Updated: Aug 6
A recent lawsuit filed against the Tennessee Titans could offer the latest interpretation of the rights and obligations of parties to a PSL Agreement.
Professional sports teams began selling PSLs, Personal Seat Licenses, to offset new stadium construction costs in the 1980’s. Today, PSLs or some equivalent are sold by nineteen out of thirty-two NFL teams and numerous other major league sports organizations. For a one-time fixed fee, a buyer may purchase a PSL for an extended period of time, often as long as thirty years. The PSL gives the holder certain rights to specific seats in a stadium. Generally, the PSL holder has the right to purchase season tickets for those seats before the season begins and, depending on the language of the agreement, the right to sell or transfer the rights to the seats.

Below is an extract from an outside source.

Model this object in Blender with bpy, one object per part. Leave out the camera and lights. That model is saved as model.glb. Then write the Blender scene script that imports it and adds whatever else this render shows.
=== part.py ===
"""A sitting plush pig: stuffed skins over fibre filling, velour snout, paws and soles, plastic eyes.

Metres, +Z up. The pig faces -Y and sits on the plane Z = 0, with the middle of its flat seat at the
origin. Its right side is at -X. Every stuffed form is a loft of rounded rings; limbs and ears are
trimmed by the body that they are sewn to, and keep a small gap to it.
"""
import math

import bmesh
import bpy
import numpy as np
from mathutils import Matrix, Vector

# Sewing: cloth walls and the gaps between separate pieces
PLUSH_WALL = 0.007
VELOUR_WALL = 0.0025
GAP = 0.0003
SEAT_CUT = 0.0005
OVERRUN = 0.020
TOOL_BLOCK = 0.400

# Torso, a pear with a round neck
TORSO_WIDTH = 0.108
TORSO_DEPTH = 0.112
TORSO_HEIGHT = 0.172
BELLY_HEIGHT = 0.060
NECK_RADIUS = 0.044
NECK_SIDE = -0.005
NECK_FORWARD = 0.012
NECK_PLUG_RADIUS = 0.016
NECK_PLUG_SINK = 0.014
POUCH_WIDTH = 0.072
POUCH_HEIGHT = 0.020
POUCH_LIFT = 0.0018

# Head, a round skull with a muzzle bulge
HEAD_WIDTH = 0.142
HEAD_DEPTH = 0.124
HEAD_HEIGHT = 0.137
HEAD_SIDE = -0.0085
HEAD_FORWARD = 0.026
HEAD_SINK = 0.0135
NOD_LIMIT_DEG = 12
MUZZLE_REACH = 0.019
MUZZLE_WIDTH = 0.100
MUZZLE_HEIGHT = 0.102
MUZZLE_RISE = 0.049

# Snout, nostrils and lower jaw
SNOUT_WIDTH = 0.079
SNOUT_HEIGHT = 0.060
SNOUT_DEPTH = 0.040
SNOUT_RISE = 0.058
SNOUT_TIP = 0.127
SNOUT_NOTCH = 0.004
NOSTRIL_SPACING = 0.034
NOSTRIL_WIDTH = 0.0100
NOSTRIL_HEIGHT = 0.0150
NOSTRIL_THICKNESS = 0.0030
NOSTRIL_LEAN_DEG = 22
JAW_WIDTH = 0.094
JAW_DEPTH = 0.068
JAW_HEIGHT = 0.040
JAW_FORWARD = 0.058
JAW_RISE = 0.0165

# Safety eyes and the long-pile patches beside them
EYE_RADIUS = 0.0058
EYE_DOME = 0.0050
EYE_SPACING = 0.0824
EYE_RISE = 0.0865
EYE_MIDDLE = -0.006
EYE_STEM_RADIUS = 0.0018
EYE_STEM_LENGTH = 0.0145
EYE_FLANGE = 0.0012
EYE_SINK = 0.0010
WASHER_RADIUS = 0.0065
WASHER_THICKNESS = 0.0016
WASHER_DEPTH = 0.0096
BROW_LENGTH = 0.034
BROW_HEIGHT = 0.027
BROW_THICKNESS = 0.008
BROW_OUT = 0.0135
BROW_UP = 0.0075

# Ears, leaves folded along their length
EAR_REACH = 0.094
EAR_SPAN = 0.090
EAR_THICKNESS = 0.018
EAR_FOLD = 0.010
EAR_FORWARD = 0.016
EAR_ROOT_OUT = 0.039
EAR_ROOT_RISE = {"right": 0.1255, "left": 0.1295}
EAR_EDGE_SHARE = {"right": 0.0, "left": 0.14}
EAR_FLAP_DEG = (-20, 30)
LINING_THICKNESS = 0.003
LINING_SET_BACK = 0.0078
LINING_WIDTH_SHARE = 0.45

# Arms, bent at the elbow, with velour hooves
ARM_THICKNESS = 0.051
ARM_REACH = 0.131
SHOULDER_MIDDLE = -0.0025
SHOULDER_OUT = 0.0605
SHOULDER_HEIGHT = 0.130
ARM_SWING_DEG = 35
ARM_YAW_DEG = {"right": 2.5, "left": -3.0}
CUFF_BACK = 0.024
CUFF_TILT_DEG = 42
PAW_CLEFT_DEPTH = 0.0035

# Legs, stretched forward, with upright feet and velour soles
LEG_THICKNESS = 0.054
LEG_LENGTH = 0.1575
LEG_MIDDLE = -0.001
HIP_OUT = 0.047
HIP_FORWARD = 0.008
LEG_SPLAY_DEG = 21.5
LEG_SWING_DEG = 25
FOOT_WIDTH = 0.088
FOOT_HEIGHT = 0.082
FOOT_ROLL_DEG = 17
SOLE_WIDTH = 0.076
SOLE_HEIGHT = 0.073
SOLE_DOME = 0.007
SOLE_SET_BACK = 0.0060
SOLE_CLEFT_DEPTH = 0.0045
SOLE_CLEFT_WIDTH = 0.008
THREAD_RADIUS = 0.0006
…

As first reported by Paul Kuharsky, in March of 2021, a group of “Permanent Seat License” owners (PSL equivalent) filed suit against Tennessee Football, Inc. (the Tennessee Titans) and Cumberland Stadium, Inc. (Nissan Stadium). The complaint alleges that the Titans, through ticket transaction data, determined the plaintiffs to be “ticket resellers.” Although all of the plaintiffs are PSL holders, six of the eleven plaintiffs are not residents of Tennessee and Kuharsky stated that it was his “sense that the franchise sought to identify ticket buyers who have not attended a game themselves for multiple years.”

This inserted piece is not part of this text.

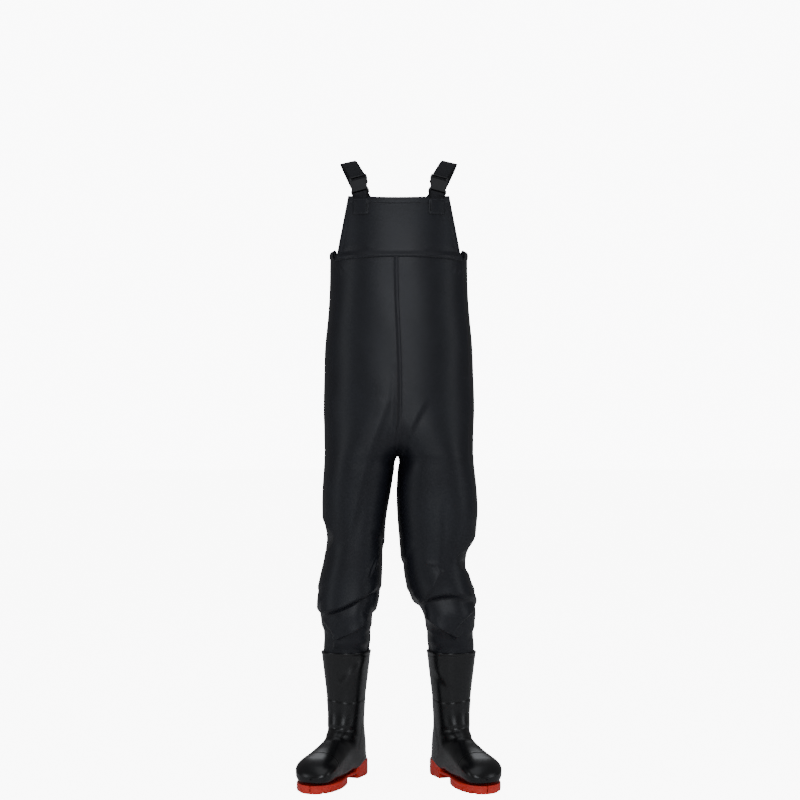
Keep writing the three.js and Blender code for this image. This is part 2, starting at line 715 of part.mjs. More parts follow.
function soleOutline() {
  const shape = new THREE.Shape();
  shape.moveTo(-6, -soleBack);
  shape.bezierCurveTo(-30, -soleBack, -42, -52, -41, -22);
  shape.bezierCurveTo(-40, 10, -38, onFoot(40), -42, onFoot(80));
  shape.bezierCurveTo(-47, onFoot(110), -soleHalfWidth, onFoot(120), 2 - soleHalfWidth, onFoot(152));
  shape.bezierCurveTo(4 - soleHalfWidth, onFoot(190), -36, toe, -9, toe);
  shape.bezierCurveTo(26, toe, soleHalfWidth - 6, onFoot(186), soleHalfWidth - 1, onFoot(150));
  shape.bezierCurveTo(soleHalfWidth + 3, onFoot(112), 42, onFoot(84), 39, onFoot(44));
  shape.bezierCurveTo(38, 14, 42, -10, 41, -22);
  shape.bezierCurveTo(41, -52, 24, -soleBack, -6, -soleBack);
  return shape;
}

// The sole's outline faces forward along +Y in its shape, and is turned to face -Y.
function soleSlab(bottom, top) {
  const slab = new THREE.ExtrudeGeometry(soleOutline(), {
    depth: top - bottom,
    bevelEnabled: false,
    curveSegments: 7,
  });
  const turned = slab.scale(1, -1, 1).translate(0, 0, bottom);
  const flipped = mergeVertices(turned.deleteAttribute("normal").deleteAttribute("uv"), 1e-4);
  return solidOf(facingOut(flipped));
}

const foxing = 24; // height of the sole's edge along the foot
const archRise = 13;
const heelFront = 10; // forward end of the heel block
const heelGrooves = [44, 26]; // how far back from the ankle
const firstGroove = 98; // forward of the ankle
const toeRim = 12; // left whole beyond the last groove
const treadPitch = 17;
const grooveWidth = 5;
const grooveDepth = 6;

function outsole() {
  const heel = soleSlab(0, heelHeight).intersect(block([-past, -heelFront, -1], [past, 100, heelHeight + 1]));
  const arch = block([-past, -84, -1], [past, -heelFront, archRise]);
  let sole = soleSlab(0, foxing).add(heel).subtract(arch).subtract(bootSolid(clearance));
  for (let start = -firstGroove; start > toeRim - toe; start -= treadPitch) {
    sole = sole.subtract(block([-past, start - grooveWidth, -1], [past, start, grooveDepth]));
  }
  for (const start of heelGrooves) {
    sole = sole.subtract(block([-past, start - grooveWidth, -1], [past, start, grooveDepth]));
  }
  return geometryOf(sole);
}

// The insole lies on the boot's floor and follows it.
const insoleThickness = 4;
const insoleToe = toe - 23; // forward of the ankle
const insoleHeel = 34; // behind it
const insoleTop = 52; // cut level where the floor rises at the heel

function insole() {
  const room = bootSolid(-bootWall - clearance);
  const low = room.subtract(room.translate([0, 0, insoleThickness]));
  return geometryOf(low.intersect(block([-past, -insoleToe, 0], [past, insoleHeel, insoleTop])));
}

const weldHeight = 20;
const weldLean = 0.12; // how far it leans inwards over each millimetre down

// The welded band between the leg and the inside of the boot.
function weldBand() {
  const ring = (grow, height) => bootRing([0, height, 0, shaftHalfWidth, shaftHalfDepth, shaftHalfDepth, 0], grow);
  const bottom = bootRim - weldHeight;
  const lean = weldHeight * weldLean;
  const outside = loft([ring(-bandInset, bootRim), ring(-bandInset - lean, bottom)]);
  const inside = loft([ring(-bandInset - tape, bootRim + 1), ring(-bandInset - tape - lean - 0.2, bottom - 1)]);
  return geometryOf(solidOf(outside).subtract(solidOf(inside)));
}

// ---------------------------------------------------------------- assembly

const coatedCloth = () => material(0x24252a, 0.62);
const webbing = () => material(0x1d1c1f, 0.85);
const buckleNylon = () => material(0x1a1a1c, 0.45);
const bootPvc = () => material(0x141416, 0.25);
const redPvc = () => material(0xc23a30, 0.4);
const foam = () => material(0x6f7075, 0.9);
const seamTape = () => material(0x2b2c31, 0.5);

const outsoleGeometry = outsole();
const insoleGeometry = insole();
const weldGeometry = weldBand();

// Everything that the garment has on both sides, built for +X. The other side is its mirror image.
function side(name) {
  const group = new THREE.Group();
  group.add(mesh(name + "_half_panel", halfPanel, coatedCloth()));
  group.add(mesh(name + "_inseam_tape", inseamTape(), seamTape()));
  group.add(mesh(name + "_side_casing", casing(), coatedCloth()));
  group.add(mesh(name + "_side_elastic", casingElastic(), webbing()));
  group.add(mesh(name + "_strap_patch", patchGeometry, webbing()));
  group.add(mesh(name + "_strap_tab", tabGeometry, webbing()));
  group.add(mesh(name + "_strap", strapGeometry, webbing()));

  const buckle = new THREE.Group();
  buckle.applyMatrix4(buckleBasis);
  buckle.add(mesh(name + "_buckle_socket", buckleSocket(), buckleNylon()));
  buckle.add(mesh(name + "_buckle_clip", buckleClip(), buckleNylon()));
  const outerArm = mesh(name + "_outer_clip_arm", clipArm(), buckleNylon());
  outerArm.position.x = armPlace;
  const innerArm = mesh(name + "_inner_clip_arm", clipArm(), buckleNylon());
  innerArm.position.x = -armPlace;
  innerArm.scale.x = -1;
  buckle.add(outerArm, innerArm);
  group.add(buckle);

  const boot = new THREE.Group();
  boot.position.set(bootCentre[0], bootCentre[1], 0);
  const foot = new THREE.Group();
  foot.rotation.z = THREE.MathUtils.degToRad(toeOut);
  foot.add(mesh(name + "_boot_upper", bootUpper, bootPvc()));
  foot.add(mesh(name + "_boot_outsole", outsoleGeometry, redPvc()));
  foot.add(mesh(name + "_boot_insole", insoleGeometry, foam()));
  foot.add(mesh(name + "_weld_band", weldGeometry, seamTape()));
  boot.add(foot);
  group.add(boot);
  return group;
}

const suit = new THREE.Group();
const rightSide = side("right");
rightSide.scale.x = -1;
suit.add(side("left"), rightSide);
suit.add(mesh("bib_panel", bibPanel, coatedCloth()));
suit.add(mesh("bib_top_hem", bibHem, coatedCloth()));
suit.add(mesh("chest_seam_tape", chestTape, seamTape()));
suit.add(mesh("centre_seam_tape", centreSeamTape(), seamTape()));
suit.add(mesh("back_patch", backPatch(), webbing()));
suit.add(mesh("back_web", backWeb, webbing()));
suit.add(mesh("back_anchor_patch", anchorPatch(), webbing()));

// The origin is under the middle of the part's box, on the ground.
const bounds = new THREE.Box3().setFromObject(suit, true);
suit.position.y = -(bounds.min.y + bounds.max.y) / 2;

const waders = new THREE.Group();
waders.add(suit);

export default waders;
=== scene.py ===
"""Chest waders: a hollow suit of coated cloth with a bib, buckled webbing straps and moulded boots."""

import json
import math

import bpy
import numpy as np
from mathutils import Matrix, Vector


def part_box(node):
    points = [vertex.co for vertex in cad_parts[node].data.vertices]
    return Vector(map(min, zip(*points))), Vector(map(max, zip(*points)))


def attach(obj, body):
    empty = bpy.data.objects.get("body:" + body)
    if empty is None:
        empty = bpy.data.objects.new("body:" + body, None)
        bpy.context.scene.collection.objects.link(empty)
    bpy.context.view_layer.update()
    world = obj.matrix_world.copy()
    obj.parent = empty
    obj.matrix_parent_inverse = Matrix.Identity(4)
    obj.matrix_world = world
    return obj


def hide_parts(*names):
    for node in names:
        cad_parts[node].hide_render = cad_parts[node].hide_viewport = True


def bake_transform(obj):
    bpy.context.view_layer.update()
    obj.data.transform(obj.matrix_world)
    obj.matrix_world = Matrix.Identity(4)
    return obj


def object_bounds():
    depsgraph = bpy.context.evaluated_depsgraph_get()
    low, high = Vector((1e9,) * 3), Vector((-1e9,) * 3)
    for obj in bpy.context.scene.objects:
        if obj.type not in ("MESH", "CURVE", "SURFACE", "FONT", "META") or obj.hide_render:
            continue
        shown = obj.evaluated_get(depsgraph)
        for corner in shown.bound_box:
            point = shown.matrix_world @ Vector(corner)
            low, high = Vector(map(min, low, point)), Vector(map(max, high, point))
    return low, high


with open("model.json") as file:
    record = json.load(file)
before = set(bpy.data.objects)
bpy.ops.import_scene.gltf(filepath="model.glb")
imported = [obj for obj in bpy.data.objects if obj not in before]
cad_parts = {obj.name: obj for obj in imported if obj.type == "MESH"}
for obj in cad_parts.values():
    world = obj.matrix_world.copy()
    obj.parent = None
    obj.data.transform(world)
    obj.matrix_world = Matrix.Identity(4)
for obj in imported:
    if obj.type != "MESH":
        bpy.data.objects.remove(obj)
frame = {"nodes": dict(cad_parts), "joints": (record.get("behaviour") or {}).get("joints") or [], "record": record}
cad_low, cad_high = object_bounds()

# ---------------- camera
# A long lens, level, a little above half the suit's height and straight in front of it.


def placed(name, data):
    """An object of the scene that shows this data."""
    made = bpy.data.objects.new(name, data)
    bpy.context.scene.collection.objects.link(made)
    return made


camera = placed("camera", bpy.data.cameras.new("camera"))
camera.data.lens = 85
camera.data.sensor_width = 36
camera.location = (0.003, -4.496, 0.904)  # about the distance of a person who looks at the whole suit
camera.rotation_euler = (math.radians(90), 0, 0)
bpy.context.scene.camera = camera

# ---------------- studio
# A matt white floor under a pale sky, one broad soft light in front and two narrow ones at the sides.


def to_linear(hex_colour):
    """An sRGB hex colour as the linear colour that shaders take."""
    channels = [int(hex_colour[i : i + 2], 16) / 255 for i in (1, 3, 5)]
    return [c / 12.92 if c <= 0.04045 else ((c + 0.055) / 1.055) ** 2.4 for c in channels] + [1.0]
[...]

The complaint alleges that the Titans limited the sale of tickets, “grossly inflated” ticket prices, limited the amount of time to purchase season tickets, limited relocation options, eliminated season ticket member perks and gifts, and did not allow for the standard six-month payment plans to those deemed “ticket resellers.” The complaint further alleges that this treatment of “ticket resellers” was a large departure from the Titans course of dealing with its PSL holders in the past. One plaintiff claimed that the resale, transfer, and/or purchase of additional PSLs was traditionally encouraged. The same plaintiff stated that, based on the suggestion of a Titans’ ticket representative, he purchased approximately eighteen PSLs, in contradiction to the publicly stated policy that PSL holders could hold no more than four PSLs. Ultimately, the plaintiffs claim that the Titans and Nissan Stadium violated their duty of good faith and fair dealing under the PSL Agreement and “have substantially and negatively impacted the value of all PSLs,” resulting in a breach of contract and a violation of the Tennessee Consumer Protection Act.
Section 3(e) of the most recent Titans PSL Agreement states the Titans, “in its sole discretion and without regard to good faith or any other standard,” may limit the number of seats, prohibit any transfer/sale of seats, or terminate PSLs for any individual or entity determined to be a “ticket reseller” or “ticket broker.” Although the PSL agreement does not cover price increasing, payment plans, relocation, or timing to purchase season tickets, it appears that the Titans expected and addressed such a scenario within the agreement.
Does a PSL holder have the right not to attend a single game, while selling each ticket for personal profit? Does an NFL team have the right to inflate pricing and treat ticket resellers differently than the average fan who attends each game? Absent a settlement, these questions will likely be determined by the court’s interpretation of the PSL Agreement. Courts generally do not want to reshape or reconstruct contractual agreements among private parties. Rather, the court will look to the intent of the parties, evidenced by the words within the agreement. Here, the interpretation of Section 3(e) will be crucial to the court’s decision.
New stadiums are being built. More teams are relocating and rebranding. The professional sports landscape is everchanging. It will be important for teams, stadiums, and fans to monitor cases such as this one to better understand their rights and obligations regarding their Personal Seat Licenses.